Melalui pesan singkatnya, Galuh mengatakan bahwa di Desa Kapan inilah aspal terakhir. Setelah ini hanya ada aspal satu kilometer lagi hingga tujuh belas kilometer ke atas. Sepeda motor dihentikan di pinggir jalan, tukang ojek memberikan kesempatan kepada saya untuk membeli minuman.
Desa Kapan hanyalah desa kecil yang tidak terlalu maju. Bahkan boleh dibilang relatif minim pembangunan, namun pasarnya begitu runyam lantaran desa ini menjadi pintu gerbang bagi desa-desa lain di sekitar lereng Gunung Mutis. Dari jalan provinsi, satu-satunya cara untuk menggapai desa-desa di atas hanyalah lewat Kapan.

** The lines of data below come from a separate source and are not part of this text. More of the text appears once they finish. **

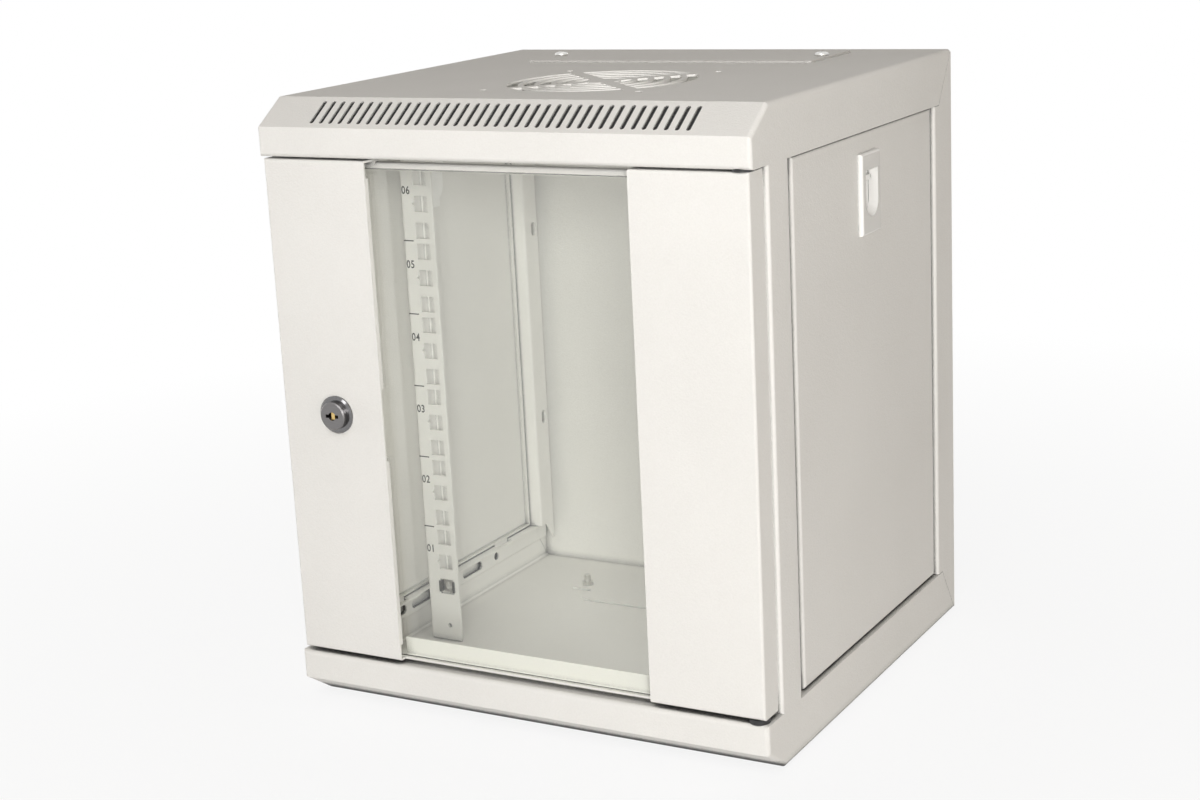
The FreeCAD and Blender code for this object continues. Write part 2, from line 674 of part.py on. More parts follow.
def cage_nut_cage():
    """Spring-steel cage: legs through the square hole, hooks in front and wings behind."""
    c = cage_nut_centre()
    leg = HOLE_SIDE / 2 - SEAM / 2
    hook_front = RAIL_Y - CAGE_WALL - SEAM / 3
    rear = RAIL_Y + RAIL_SHEET
    back = rear + CAGE_NUT_H + CAGE_WALL
    low, high = c.z - CAGE_W / 2, c.z + CAGE_W / 2
    points = [Vector(c.x + leg, hook_front, low), Vector(c.x + leg, back, low),
              Vector(c.x - leg, back, low), Vector(c.x - leg, hook_front, low)]
    parts = [folded(points, Z_AXIS, CAGE_W, CAGE_WALL, CAGE_WALL / 2)]
    for sign in (-1, 1):
        x0, x1 = sorted((c.x + sign * (leg - CAGE_WALL), c.x + sign * (leg + CAGE_HOOK)))
        parts.append(box(x0, x1, hook_front, hook_front + CAGE_WALL, low, high))
        parts.append(box(x0, x1, rear, rear + CAGE_WALL, low, high))
    hole = rod(CAGE_THREAD_R + CAGE_WALL, c, c + Y_AXIS * (back - RAIL_Y + 1))
    return fuse(parts).cut(hole)


def cage_nut_square():
    c = cage_nut_centre()
    half = HOLE_SIDE / 2 - CAGE_WALL - SEAM * 1.5
    front = RAIL_Y + RAIL_SHEET + CAGE_WALL
    rear = RAIL_Y + RAIL_SHEET + CAGE_NUT_H
    block = box(c.x - half, c.x + half, front, rear, c.z - half, c.z + half)
    return block.cut(rod(CAGE_THREAD_R, c, c + Y_AXIS * (CAGE_NUT_H + 2 * RAIL_SHEET)))


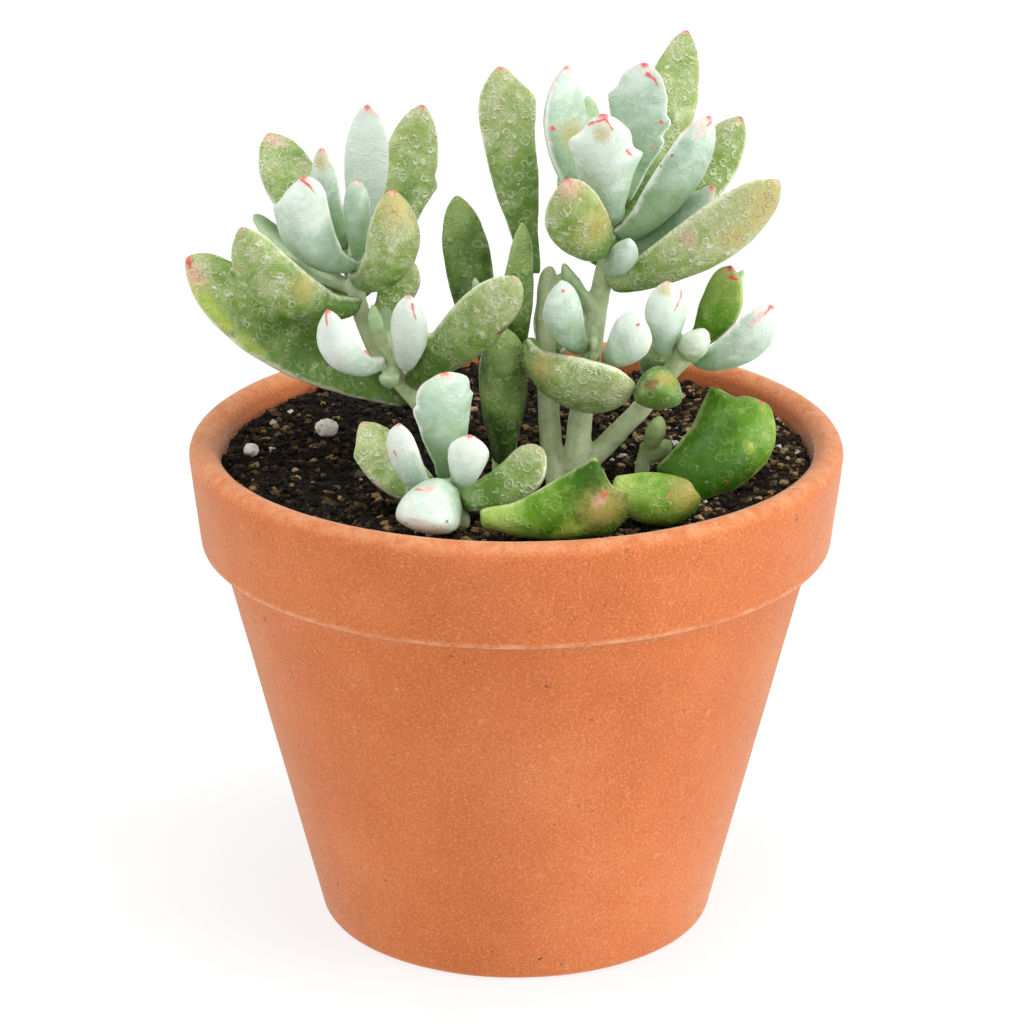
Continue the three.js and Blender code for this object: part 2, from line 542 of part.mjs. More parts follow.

Sayangnya saya tidak punya banyak waktu untuk mengeksplorasi desa ini. Entah apakah ia mempunyai daya tarik atau tidak. Namun yang jelas kunjungan saya selama lima menit di tempat ini membawa saya untuk berbincang ringan dengan nenek penjual sirih. Fatumnasi jalannya hancur, itu saja informasi yang saya peroleh dari beliau.
Saya beranjak kembali ke sepeda motor sembari membawa sebotol air mineral. Sepanjang pengalaman saya di Indonesia Timur, definisi jalan hancur mempunyai tingkatan magnitude yang berada dua level dibandingkan istilah jalan hancur di Pulau Jawa. Artinya, perjuangan baru akan dimulai.